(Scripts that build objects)
<<<<

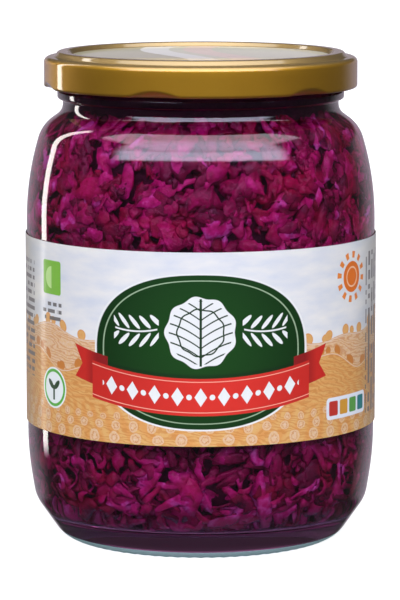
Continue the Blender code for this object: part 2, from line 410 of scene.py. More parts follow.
def strip_shape(chance, length, width, thickness, curl):
    """A cut strip: a ribbon that curls along its length, six points to a ring."""
    segments = 11
    swings = [
        (chance.uniform(0.5, 1.0) * curl, chance.uniform(2, 9), chance.uniform(0, 6.3)) for _ in range(2)
    ]
    ends = chance.uniform(0.35, 0.8)
    twist = chance.uniform(-0.9, 0.9)
    middles = [Vector((0.0, 0.0))]
    headings = []
    for step in range(segments + 1):
        share = step / segments
        headings.append(sum(size * math.sin(speed * share + start) for size, speed, start in swings))
        stride = Vector((math.cos(headings[-1]), math.sin(headings[-1]))) * length / segments
        middles.append(middles[-1] + stride)
    centre = sum(middles, Vector((0.0, 0.0))) / len(middles)
    work = bmesh.new()
    rings = []
    for step, heading in enumerate(headings):
        share = 2 * step / segments - 1
        half = width / 2 * (1 - (1 - ends) * share**6) * chance.uniform(0.82, 1.15)
        face_out = Vector((-math.sin(heading), math.cos(heading), 0.0))
        edge_out = Vector((0.0, 0.0, 1.0))
        turn = twist * share
        across = edge_out * math.cos(turn) + face_out * math.sin(turn)
        out = face_out * math.cos(turn) - edge_out * math.sin(turn)
        middle = Vector((*(middles[step] - centre), 0.15 * width * math.sin(4 * share + twist * 7)))
        ring = []
        for corner in range(6):
            angle = math.pi * corner / 3
            offset = across * half * math.cos(angle) + out * thickness / 1.7 * math.sin(angle)
            ring.append(work.verts.new(middle + offset))
        rings.append(ring)
    for ring, after in zip(rings, rings[1:]):
        for i in range(6):
            j = (i + 1) % 6
            work.faces.new((ring[i], ring[j], after[j], after[i]))
    work.faces.new(rings[0][::-1])
    work.faces.new(rings[-1])
    return work


def leaf_shape(chance, length, width, thickness, crumple):
    """A bit of leaf: a crumpled sheet with an uneven edge, often narrower at one end."""
    columns, rows = 7, 4
    taper = chance.uniform(-0.75, 0.75)
    lean = chance.uniform(-0.35, 0.35)
    waves = [
        tuple(chance.uniform(*span) for span in ((0.4, 1.0), (1.5, 4.5), (-3.5, 3.5), (0, 6.3)))
        for _ in range(3)
    ]
    work = bmesh.new()
    sheets = []
    edge = [[chance.uniform(0.8, 1.15) for _ in range(columns)] for _ in range(rows)]
    for side in (0.5, -0.5):
        sheet = []
        for j in range(rows):
            v = 2 * j / (rows - 1) - 1
            line = []
            for i in range(columns):
                u = 2 * i / (columns - 1) - 1
                reach = (1 + taper * u) * (1 - 0.35 * u * u) * edge[j][i]
                lift = sum(a * math.sin(k * u + m * v + p) for a, k, m, p in waves) * crumple / 2
                lift += crumple * 0.8 * (v * v - 0.4)
                place = (
                    length / 2 * (u * edge[(j + 1) % rows][i] + lean * v),
                    lift + side * thickness,
                    width / 2 * v * reach,
                )
                line.append(work.verts.new(place))
            sheet.append(line)
        sheets.append(sheet)
    for top in sheets:
        for line, after in zip(top, top[1:]):
            for i in range(columns - 1):
                work.faces.new((line[i], line[i + 1], after[i + 1], after[i]))
    rim = [(0, i) for i in range(columns)] + [(j, columns - 1) for j in range(1, rows)]
    rim += [(rows - 1, i) for i in range(columns - 2, -1, -1)] + [(j, 0) for j in range(rows - 2, 0, -1)]
    for (j, i), (n, m) in zip(rim, rim[1:] + rim[:1]):
        work.faces.new((sheets[0][j][i], sheets[0][n][m], sheets[1][n][m], sheets[1][j][i]))
    return work


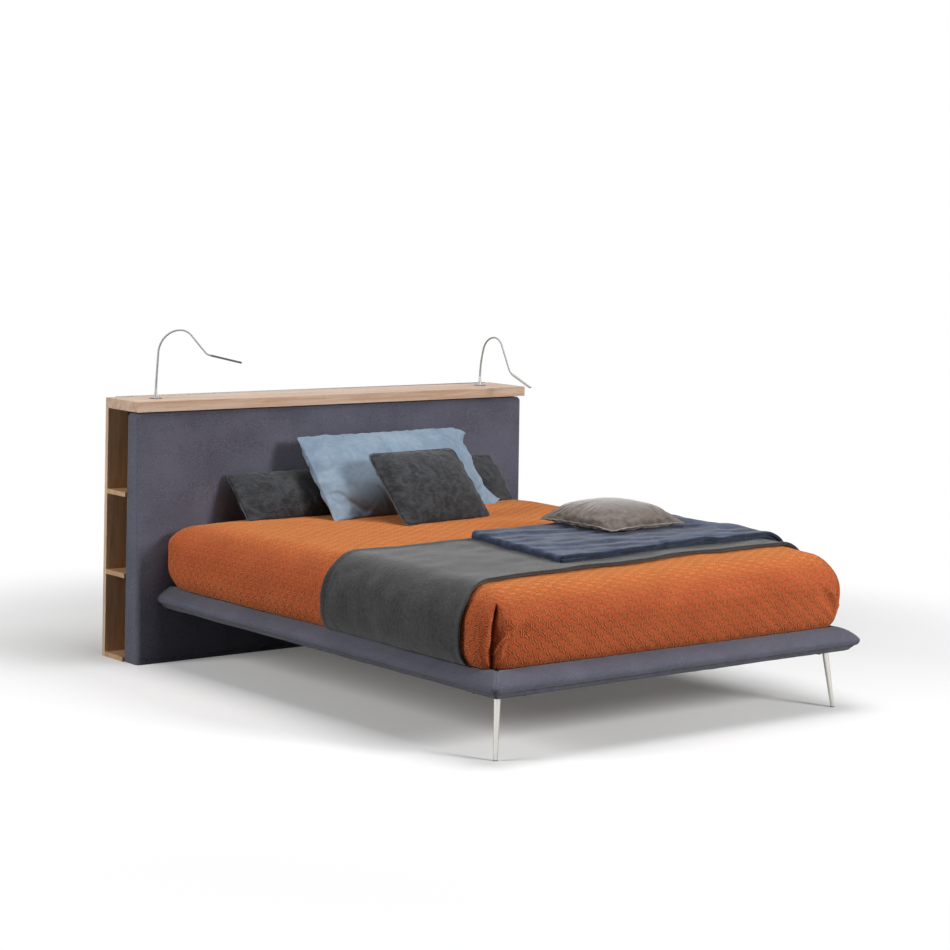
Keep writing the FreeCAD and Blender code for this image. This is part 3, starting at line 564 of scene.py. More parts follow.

>>>>

Output the listing above word for word.

- OUTPUT BELOW
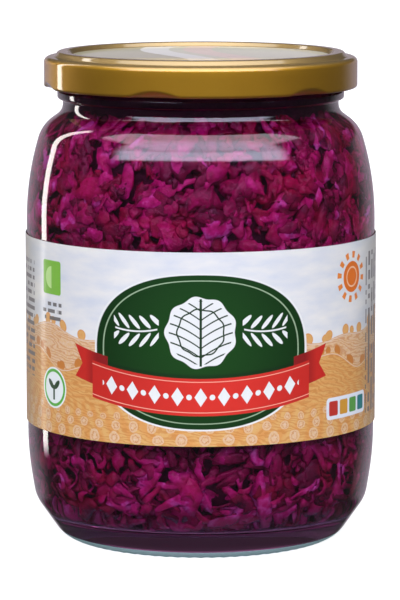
Continue the Blender code for this object: part 2, from line 410 of scene.py. More parts follow.
def strip_shape(chance, length, width, thickness, curl):
    """A cut strip: a ribbon that curls along its length, six points to a ring."""
    segments = 11
    swings = [
        (chance.uniform(0.5, 1.0) * curl, chance.uniform(2, 9), chance.uniform(0, 6.3)) for _ in range(2)
    ]
    ends = chance.uniform(0.35, 0.8)
    twist = chance.uniform(-0.9, 0.9)
    middles = [Vector((0.0, 0.0))]
    headings = []
    for step in range(segments + 1):
        share = step / segments
        headings.append(sum(size * math.sin(speed * share + start) for size, speed, start in swings))
        stride = Vector((math.cos(headings[-1]), math.sin(headings[-1]))) * length / segments
        middles.append(middles[-1] + stride)
    centre = sum(middles, Vector((0.0, 0.0))) / len(middles)
    work = bmesh.new()
    rings = []
    for step, heading in enumerate(headings):
        share = 2 * step / segments - 1
        half = width / 2 * (1 - (1 - ends) * share**6) * chance.uniform(0.82, 1.15)
        face_out = Vector((-math.sin(heading), math.cos(heading), 0.0))
        edge_out = Vector((0.0, 0.0, 1.0))
        turn = twist * share
        across = edge_out * math.cos(turn) + face_out * math.sin(turn)
        out = face_out * math.cos(turn) - edge_out * math.sin(turn)
        middle = Vector((*(middles[step] - centre), 0.15 * width * math.sin(4 * share + twist * 7)))
        ring = []
        for corner in range(6):
            angle = math.pi * corner / 3
            offset = across * half * math.cos(angle) + out * thickness / 1.7 * math.sin(angle)
            ring.append(work.verts.new(middle + offset))
        rings.append(ring)
    for ring, after in zip(rings, rings[1:]):
        for i in range(6):
            j = (i + 1) % 6
            work.faces.new((ring[i], ring[j], after[j], after[i]))
    work.faces.new(rings[0][::-1])
    work.faces.new(rings[-1])
    return work


def leaf_shape(chance, length, width, thickness, crumple):
    """A bit of leaf: a crumpled sheet with an uneven edge, often narrower at one end."""
    columns, rows = 7, 4
    taper = chance.uniform(-0.75, 0.75)
    lean = chance.uniform(-0.35, 0.35)
    waves = [
        tuple(chance.uniform(*span) for span in ((0.4, 1.0), (1.5, 4.5), (-3.5, 3.5), (0, 6.3)))
        for _ in range(3)
    ]
    work = bmesh.new()
    sheets = []
    edge = [[chance.uniform(0.8, 1.15) for _ in range(columns)] for _ in range(rows)]
    for side in (0.5, -0.5):
        sheet = []
        for j in range(rows):
            v = 2 * j / (rows - 1) - 1
            line = []
            for i in range(columns):
                u = 2 * i / (columns - 1) - 1
                reach = (1 + taper * u) * (1 - 0.35 * u * u) * edge[j][i]
                lift = sum(a * math.sin(k * u + m * v + p) for a, k, m, p in waves) * crumple / 2
                lift += crumple * 0.8 * (v * v - 0.4)
                place = (
                    length / 2 * (u * edge[(j + 1) % rows][i] + lean * v),
                    lift + side * thickness,
                    width / 2 * v * reach,
                )
                line.append(work.verts.new(place))
            sheet.append(line)
        sheets.append(sheet)
    for top in sheets:
        for line, after in zip(top, top[1:]):
            for i in range(columns - 1):
                work.faces.new((line[i], line[i + 1], after[i + 1], after[i]))
    rim = [(0, i) for i in range(columns)] + [(j, columns - 1) for j in range(1, rows)]
    rim += [(rows - 1, i) for i in range(columns - 2, -1, -1)] + [(j, 0) for j in range(rows - 2, 0, -1)]
    for (j, i), (n, m) in zip(rim, rim[1:] + rim[:1]):
        work.faces.new((sheets[0][j][i], sheets[0][n][m], sheets[1][n][m], sheets[1][j][i]))
    return work


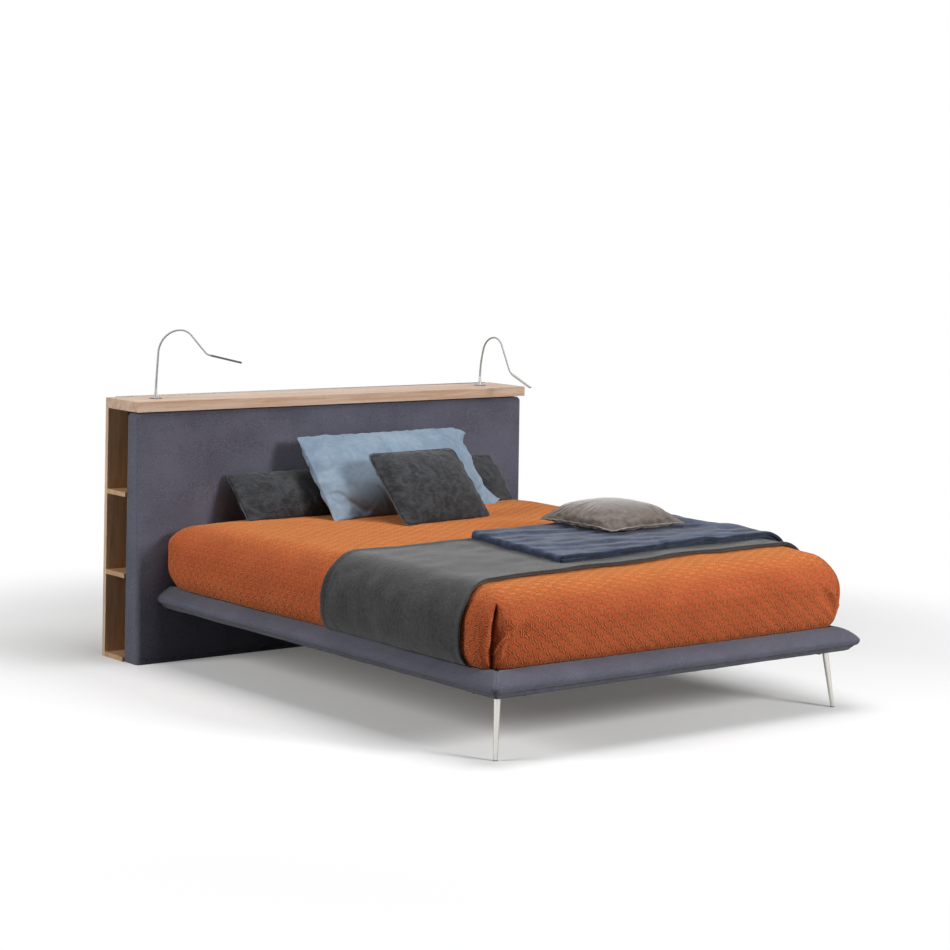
Keep writing the FreeCAD and Blender code for this image. This is part 3, starting at line 564 of scene.py. More parts follow.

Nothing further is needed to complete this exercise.